Since this is the 500th anniversary of Martin Luther’s 95 Theses (October 31, 1517) this has been understandably designated the “Luther Year.” There were, however, other figures in the Reformation, who made their own contribution. Huldrych (or Ulrich) Zwingli (1484–1531) is among the more significant first-generation Reformers. Despite the fact that he was Luther’s contemporary and frequent adversary, and despite his significance for the Reformed tradition in the Reformation, he is relatively ignored. In my first year of teaching the seminary course in Medieval and Reformation church history I commented in passing that though there are societies devoted to the study of Luther and Calvin there is no such Zwingli Studies Society. Some of the students took that as a challenge and began meeting as the “Zwingli Society.” However interesting the discussions were (and sometimes they were), the study of Zwingli was not advanced. Remarkably, there is still no actual English-language Zwingli Studies Society. There is, however, a Swiss organization devoted to the study of Zwingli and the Swiss Reformation: Zwingliverein, which was founded in 1897, which publishes the magazine Zwingliana in association with Die Institut für Schweizerische Reformationsgeschichte.
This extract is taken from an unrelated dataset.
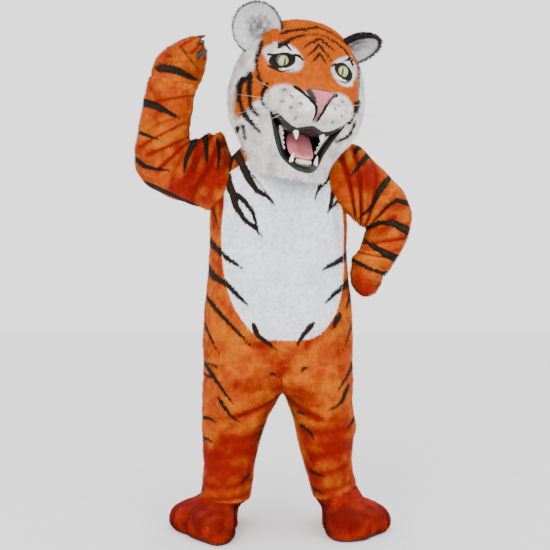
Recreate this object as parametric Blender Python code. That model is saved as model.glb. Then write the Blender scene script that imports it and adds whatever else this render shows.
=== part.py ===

In 2013–14 our library accessioned 7 English-language titles containing the word Luther. Luther titles began to appear with more frequency, of course, as the LutherPalooza approached. This year, who knows how many Luther titles will appear. Of course, Zwingli titles appear much more infrequently but Zwingli deserves some attention. Though most of the Reformed churches ended up dissenting from his theology and practice in certain significant ways (e.g., on the Supper and his distinction between original sin and original guilt), we are all indebted to him in other ways. E.g., Zwingli and others (such as Johannes Oecolamapdius) articulated as early as 1524 the basic outlines of the Reformed understanding of redemptive history and covenant theology over against the Swiss Brethren (Conrad Grebel, Balthasar Hubmaier et al) and other Anabaptists or Catabaptists (those who opposed the Biblical and Christian doctrine of baptism) as he called them.
So we should be thankful for the work of William Boekestein who has published two popular biographies of Zwingli in recent years. The first is Ulrich Zwingli (2015) in the Bitesize Biographies series published by EP Books. This well-written volume comes with impressive commendations from two well-known Swiss scholars, J. I. Packer, and our own Bob Godfrey, among others. It contains a helpful timeline to orient the reader, the Sixty-Seven Articles (1523), a nice general introduction to Swiss life and culture in the period, and helpful suggestions for further study.
The second biography, Ulrich Zwingli: Shepherd Warrior (2016) is published by Christian Focus and is thematically oriented around Zwingli’s ambivalent relations to the Swiss tradition of hiring one’s self out as a mercenary. This engaging volume is aimed at younger readers and uses historical fiction as device to draw young readers into Zwingi’s life and world. It includes a two-page summary of Zwingli’s life, a timeline, and a short reflection about the role and nature of religious violence in the Reformation.
With these two volumes Boekestein, a minister in the United Reformed Churches in North America, has done us a service by providing accessible, popular pathways into Zwingli’s world, life, theology, piety, and practice and for that we are in his debt.